I want to be my usual quirky inner self and for that to translate and come across as the loving and affable me my friends know and love.

But right now I feel none of those things, or rather I feel anger and frustration as well and those voices are so much louder right now.

I can just imagine the unspoken words. Leave that english bitch and and get a nice mexican girl who will be up to date on soaps and drama, is a good catholic instead of a bad influence and who will cherish his children. Unlike me.

And you know what? He had 40 years looking for one of those and he chose me! For who I am, for how we get eachother, for the spiritual bond and love we share that makes the struggles worth working our way through.

Underneath that lurks my fear that whatever I do will reflect badly on my husband. I don’t want to come between him and his family. He gets frustrated too but is hell bent on ”fixing” it, fixing it here meaning waking everyone up and get where he is coming from. I gave that up long ago. Everyone does their own journey following their own divine timing.

How do you ”interact” with unconscious extroverted people, when you are a conscious, highly sensitive introvert? When there is no common ground and no common language?

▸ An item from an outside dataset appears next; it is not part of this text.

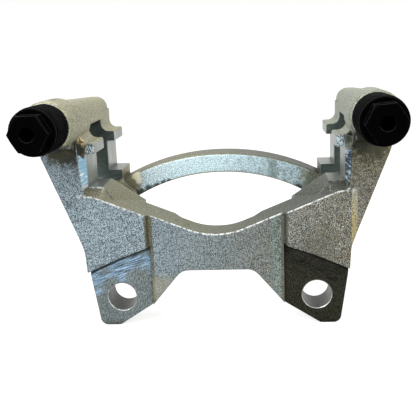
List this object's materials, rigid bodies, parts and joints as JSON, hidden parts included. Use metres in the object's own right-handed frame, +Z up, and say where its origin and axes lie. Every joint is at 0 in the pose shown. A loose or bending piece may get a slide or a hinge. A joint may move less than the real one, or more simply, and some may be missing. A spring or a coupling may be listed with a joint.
{
  "type": "brake caliper bracket",
  "caption": "Cast brake caliper bracket with milled bolt ears, broached pad slots, a tie arch over the rotor gap and booted guide pins.",
  "frame": {"origin": "half way between the two bolt holes, on the milled face that seats on the knuckle", "axes": "+X along the row of bolt holes, +Y from the knuckle out over the rotor, along the guide pins, +Z up from the bolt holes towards the pins"},
  "size_m": [0.1772, 0.136, 0.1216],
  "materials": {
    "plated_iron": "zinc plated, grainy",
    "black_steel": "black, oiled",
    "black_rubber": "smooth moulded"
  },
  "bodies": {
    "bracket": {"bracket_casting": "plated_iron", "pin_boot_left": "black_rubber", "pin_boot_right": "black_rubber"},
    "left_pin": {"guide_pin_left": "black_steel"},
    "right_pin": {"guide_pin_right": "black_steel"}
  },
  "joints": [
    {"name": "left_pin_slide", "type": "slide", "parent": "bracket", "child": "left_pin", "axis": [0, 1, 0], "range_m": [-0.008, 0.009], "deforming": ["pin_boot_left"]},
    {"name": "right_pin_slide", "type": "slide", "parent": "bracket", "child": "right_pin", "axis": [0, 1, 0], "range_m": [-0.008, 0.009], "deforming": ["pin_boot_right"]}
  ]
}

My personal answer was to step away and find friends to fill those spaces traditionally held by family. People who like me for who I am, and who’s company I enjoy.

It is like being 16, 17, 18 or 19 etc and going to visit my parents for the weekend. This time it will be different. This time we will get on. This time will be the new beginning of a new relationship between us.

Every time with an open mind and the best of intentions, ready to forgive, forget and let bygones be bygones. Let the crap slide and not raise to the bait. To ignore the put-downs and criticism and focus on… what exactly? What I wanted to have; mutual respect and appreciation. If you treated your friends like you treat me you’d soon find yourself lonely indeed. Yet, it’s me who’s finding her self alone here. What irony.